CUB Nabirds Flower DOG CAR
inter-dim 16 32 8 32 64
inter-weight 0.1 0.1 0.1 0.1 1.5
batch size 64/128 64/128 64/128 64/128 64/128
vtab-Natural vtab-Special vtab-Structure HTA
inter-dim 8 16 32 64
inter-weight 0.1 1.5 1.5 0.1
batch size 40/64 40 40 64/128
  • For Swin:
vtab-Natural vtab-Special vtab-Structure
inter-dim 8 8 8
inter-weight 0.1/0.5 0.5/1.5 1.5
batch size 40/64 40 40
  • Training Scripts:

    • Single GPU
    CUDA_VISIBLE_DEVICES=1 python vit_train_sa2vp.py  --data_set CUB --output_dir ./model_save/CUB --update_freq 1  --warmup_epochs 10 --epochs 100 --drop_path 0.0  --lr 1e-3 --weight_decay 1e-4 --nb_classes 200 --log_dir ./log_save --batch_size 64 --my_mode train_val --min_lr 1e-7
    
    • Multiple GPUs
    CUDA_VISIBLE_DEVICES=0,1 python -m torch.distributed.launch --nproc_per_node=2 vit_train_sa2vp.py  --data_set CIFAR --output_dir ./model_save/CIFAR --update_freq 1  --warmup_epochs 10 --epochs 100 --drop_path 0.0  --lr 1e-3 --weight_decay 1e-4 --nb_classes 100 --log_dir ./log_save --batch_size 40 --my_mode train_val --min_lr 1e-7
    
  • Test Script:

    • For VTAB-1k
    CUDA_VISIBLE_DEVICES=1 python vit_train_sa2vp.py --data_set DS_LOC --eval --batch_size 64 --resume ./model_save/DS_LOC/checkpoint-99.pth --nb_classes 16 --my_mode trainval_test
    
    • For FGVC
    CUDA_VISIBLE_DEVICES=1 python vit_train_sa2vp.py --data_set CAR --eval --batch_size 64 --resume ./model_save/CAR/checkpoint-best.pth --nb_classes 196 --my_mode trainval_test
    
  • Note: --my_mode is to decide train/val/test sets.
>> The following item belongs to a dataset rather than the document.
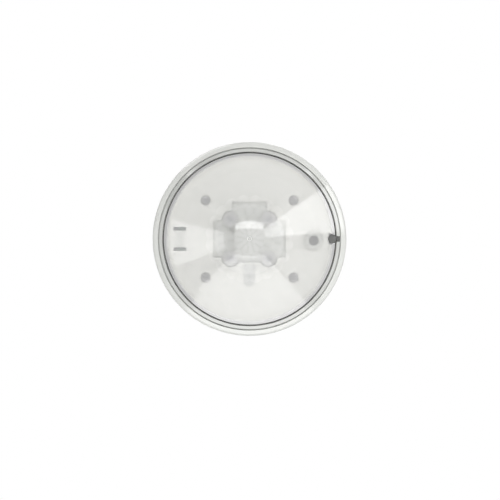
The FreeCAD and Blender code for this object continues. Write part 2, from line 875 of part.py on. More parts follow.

In train_val: to find the best model on val set when training. In trainval_test: use train/val sets to train and report acc on test set. We follow the strategy of VPT.

Citation

If you find our work helpful in your research, please cite it as:

@inproceedings{pei2024sa2vp,
  title={SA^2VP: Spatially Aligned-and-Adapted Visual Prompt},
  author={Pei, Wenjie and Xia, Tongqi and Chen, Fanglin and Li, Jinsong and Tian, Jiandong and Lu, Guangming},
  booktitle = {Proceedings of the AAAI Conference on Artificial Intelligence},
  year={2024}
}

License

The code is released under MIT License (see LICENSE file for details).